Episodes Watched: 1-4
The second season of the BBC/HBO adaptation of Philip Pullman’s acclaimed trilogy of fantasy novels returns to our screens, following an exciting season finale as Lord Asriel defiantly tore a bridge to a new world. Thanks to the stellar cast and impressive visual effects, the first season was met with an overall positive response compared to Chris Weitz’s 2007 film. Lyra’s journey continues as writer Jack Thorne begins to unravel the mysteries of the second volume of Philip Pullman’s fantasy, The Subtle Knife.
Following the aftermath of Lord Asriel’s consequential actions, His Dark Materials season 2 opens in a world on the edge of war. Asriel’s otherworldly portal has undermined the control of the oppressive Magisterium, with Serafina Pekkala and the clan of witches poised to attack. Meanwhile, after witnessing the death of her best friend, Lyra (Dafne Keen) boldly travels through the bridge to a brand new world. Stepping into a mysterious abandoned city, she finally meets Will (Amir Wilson) and the two team up to discover more about the effects of the mysterious ‘dust’ particles and how they connect to Will’s missing father. Lurking in the shadows, Mrs. Coulter continues the search for her daughter, hellbent on bringing her home by any means necessary.
With Lyra finally meeting Will in the brand new World of Cittàgazze, fans of The Subtle Knife novel will know just how significant and thrilling this event is. For the uninitiated however, the slow-burn pacing of the opening episodes, due to the meticulous world building and an ever sprawling cast, could be a cause for concern. However once the main plot is established and the key pieces assembled, the action does pick up, along with some long awaited revelations, resulting in a much more gripping series. Whilst The Golden Compass very much laid the foundations, the second instalment delves much further into the rich mythology of the universe. Teasing key elements such as a mysterious prophecy, a link between “dust” and dark matter and a coveted weapon known as Æsahættr (“God-destroyer” in Old Norse), there’s a lot for genre fans to look forward to. The series also continues in a similarly dark tone to the first, particularly with the introduction of Harry Potter-esque creatures.

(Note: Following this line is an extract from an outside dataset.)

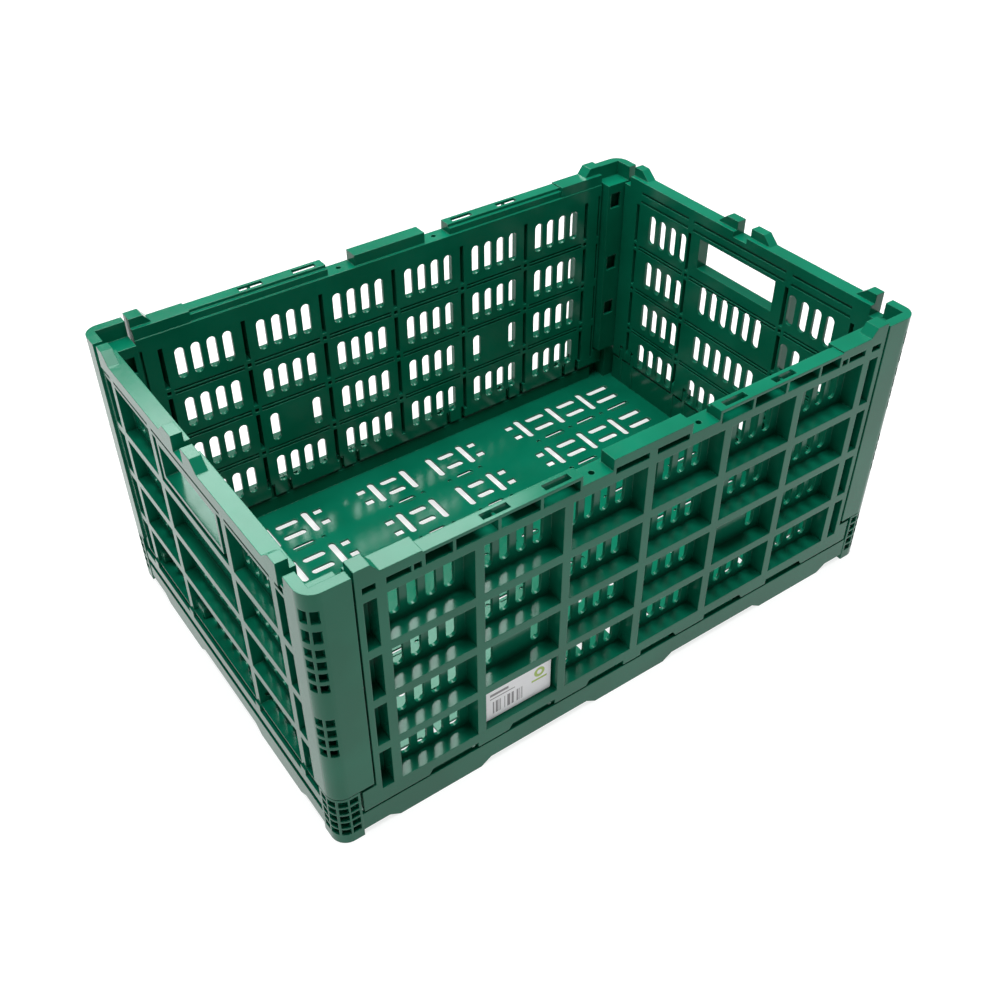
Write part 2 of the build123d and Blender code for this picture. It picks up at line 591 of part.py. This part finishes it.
def base():
    half_x, half_y = LENGTH / 2 - SKIRT_OUT, WIDTH / 2 - SKIRT_OUT
    reach_x, reach_y = half_x - SKIRT_THICK + OVERLAP, half_y - SKIRT_THICK + OVERLAP
    inner_x, inner_y = LENGTH / 2 - LATTICE_X + OVERLAP, WIDTH / 2 - LATTICE_Y + OVERLAP
    sheet = rect(-reach_x, reach_x, -inner_y, inner_y) + rect(-inner_x, inner_x, -reach_y, reach_y)
    tray = layer(sheet - floor_openings(), FLOOR_TOP - FLOOR_THICK, FLOOR_TOP)

    parts = four_corners(base_corner())
    for side in ("front", "back"):
        parts += [Rot(0, 0, TURN[side]) * piece
                  for piece in [skirt(side, inner_x, half_y), *side_feet(LONG_FEET, LONG_FOOT_HALF, half_y)]]
    for side in ("left", "right"):
        pieces = [end_skirt(side, inner_y, half_x), *side_feet(END_FEET, END_FOOT_HALF, half_x)]
        parts += [Rot(0, 0, TURN[side]) * piece for piece in pieces]
    parts += [Rot(0, 0, TURN["back"]) * piece
              for piece in curb(LONG_HALF, LONG_INNER + BACK_CURB_SETBACK, BACK_CURB_TOP)]
    for side in ("left", "right"):
        parts += [Rot(0, 0, TURN[side]) * piece
                  for piece in curb(END_HALF, END_INNER + END_CURB_SETBACK, END_CURB_TOP)]
    for side, hinge in HINGES.items():
        parts += [Rot(0, 0, TURN[side]) * ear for ear in ears(hinge)]

    rib_top = FLOOR_TOP - FLOOR_THICK + OVERLAP
    rows = range(-(FLOOR_ROWS // 2 - 1), FLOOR_ROWS // 2)
    parts += [Pos(0, i * FLOOR_ROW_PITCH) * slab(-reach_x, reach_x, -UNDER_RIB / 2, UNDER_RIB / 2,
                                                 UNDER_RIB_LOW, rib_top) for i in rows]
    parts += [slab(x - UNDER_RIB / 2, x + UNDER_RIB / 2, -reach_y, reach_y, UNDER_RIB_LOW, rib_top)
              for x in UNDER_RIB_X]
    tray += parts
    holes = [Rot(0, 0, TURN[side]) * bore for side, hinge in HINGES.items() for bore in bores(hinge)]
    return tray - holes


def label():
    x, z = LABEL_CENTRE
    width, height = LABEL_SIZE
    return slab(x - width / 2, x + width / 2, -LABEL_BACK - LABEL_THICK, -LABEL_BACK,
                z - height / 2, z + height / 2)


def single(shape):
    """The one solid of a moulding."""
    return shape.solids().sort_by(SortBy.VOLUME)[-1]


def main():
    os.makedirs("parts", exist_ok=True)
    nodes = {
        "base_tray": single(base()),
        "front_long_wall": single(long_wall("front")),
        "back_long_wall": single(long_wall("back")),
        "left_end_wall": single(end_wall("left")),
        "right_end_wall": single(end_wall("right")),
        "front_label": label(),
    }
    names = ("post_front_left", "post_back_left", "post_front_right", "post_back_right")
    for name, post in zip(names, four_corners(corner_post())):
        nodes[name] = single(post)
    for side in HINGES:
        nodes[f"{side}_hinge_pins"] = hinge_pins(side)
    for name, shape in nodes.items():
        export_step(shape, f"parts/{name}.step")
        print(name, len(shape.solids()), "solids", round(shape.volume / MM3_PER_CM3, 1), "cm3")


main()
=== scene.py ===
"""Looks for the collapsible crate: moulded green plastic, hinge pins, a printed label, studio and camera."""

import math

import bpy
from mathutils import Matrix, Vector


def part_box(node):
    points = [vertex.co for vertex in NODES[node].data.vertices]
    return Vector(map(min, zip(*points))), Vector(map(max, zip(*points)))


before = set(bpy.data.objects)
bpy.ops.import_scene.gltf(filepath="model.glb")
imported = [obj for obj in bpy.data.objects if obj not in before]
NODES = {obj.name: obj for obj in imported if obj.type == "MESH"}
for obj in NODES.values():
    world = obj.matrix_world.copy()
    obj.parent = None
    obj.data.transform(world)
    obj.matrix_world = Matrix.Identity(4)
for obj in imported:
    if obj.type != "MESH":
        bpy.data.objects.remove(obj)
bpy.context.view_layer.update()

PIN_NODES = [name for name in NODES if name.endswith("hinge_pins")]
LABEL_NODE = "front_label"
GREEN_NODES = [name for name in NODES if name not in PIN_NODES and name != LABEL_NODE]

# Colours, linear RGB
GREEN = (0.002, 0.118, 0.066)
GREEN_DEEP = (0.001, 0.098, 0.053)
GREEN_WORN = (0.030, 0.200, 0.120)
PIN_GREEN = (0.003, 0.060, 0.032)
PIN_GREEN_WORN = (0.020, 0.130, 0.080)
PAPER = (0.86, 0.86, 0.87)
PAPER_SHADE = (0.78, 0.78, 0.80)
INK = (0.13, 0.12, 0.13)
LEAF_INK = (0.36, 0.50, 0.10)
SHINE_TINT = (0.80, 1.0, 0.92)   # highlights on this plastic are mint, not white

# Colour sockets of the Mix node, by place, because its sockets for other data types have the same names
MIX_A = 6
MIX_B = 7
MIX_RESULT = 2

# Plastic surface, lengths in metres; a band is the part of a noise that a ramp stretches
GREEN_ROUGHNESS = 0.15
PIN_ROUGHNESS = 0.40
PLASTIC_SPECULAR = 0.27
PLASTIC_IOR = 1.49
NOISE_ROUGHNESS = 0.5
GRAIN_SIZE = 0.0009
GRAIN_DEPTH = 0.00004
GRAIN_STRENGTH = 0.6
GRAIN_DETAIL = 2.0
FLOW_SIZE = 0.060
FLOW_DETAIL = 2.0
FLOW_BAND = (0.35, 0.65)
SMEAR_SIZE = 0.012
SMEAR_DETAIL = 5.0
SMEAR_NOISE_ROUGHNESS = 0.65
SMEAR_BAND = (0.45, 0.75)
SMEAR_DULLING = 0.07
RUB_SIZE = SMEAR_SIZE / 4
RUB_DETAIL = 4.0
RUB_BAND = (0.30, 0.60)
RUB_RANGE = (0.15, 0.55)
RUB_DULLING = 0.15
EDGE_RADIUS = 0.0009
EDGE_BAND = (0.995, 0.80)     # cosine between the flat and the rounded normal, off an edge and on it
BEVEL_SAMPLES = 4

# Label print: spans are shares of the label's width and height
BAR_CELLS = 90.0
BAR_SHARE = 0.45              # a cell stays white up to this random value
BARS = (0.10, 0.56, 0.16, 0.56)
TITLE_LINE = (0.06, 0.34, 0.76, 0.84)
SMALL_LINE = (0.06, 0.44, 0.66, 0.69)
INK_SHARE = 0.85
RING_CENTRE = (0.82, 0.74)
RING_RADII = (0.07, 0.15)     # shares of the height
UNDERLINE = (0.70, 0.94, 0.48, 0.54)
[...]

Due to the ever growing multiverse, the large cast becomes even more divided, particularly with significant battle lines being drawn thanks to Asriel’s defiant actions. The central pairing of Keen and Wilson make for an enjoyable dynamic, especially when Lyra enters Will’s World thanks to some fun fish out of water moments. Their affable bond makes you quickly route for them, particularly as they’ve been through so much. Fan favourite Lin Manuel Miranda once again adds humour and a sense of adventure to proceedings as aëronaut Lee Scorseby, striking up an intriguing dynamic with explorer Colonel John Parry (Andrew Scott). However Ruth Wilson is still the show’s MVP, proving as intense and manipulative as ever as Mrs Coulter. While she’s still very much motivated by pursuing her own goals, it’s clear that Lyra still means a lot to the agent, as she continues to try and track her down. For fans of James McAvoy I’m afraid to say the series is fo far lacking in the Lord Asriel department, mainly due to a scrapped standalone episode.
The production and effects team have upped their game since the first season, particularly when it comes to the spectacular size, scope and design of Cittàgazze. Acting as the main gateway to numerous parallel universes, the immersive otherworldly location has a distinctly Mediterranean feel, complete with winding cobbled streets adorned with cafes and shops. With the Tower of the Angels looming large in the heart of the town, along with numerous Escher inspired staircases, the key characteristics are well realised onscreen. The visual effects of the daemons and witches also continue to impress, along with the steampunks design of the Magisterium’s airships.
With a stellar cast and impressive production values, Season 2 of His Dark Materials continues to push the boundaries of primetime television. The growing war between the Witches and the oppressive Magisterium, along with the tease of a certain prophecy, makes for a much more gripping narrative. Yes it’s not as action-packed as some shows, and the exploration of mythology and religion may put some viewers off; but for a big fantasy fan like myself, I’m very much enjoying the rich depth of the worlds.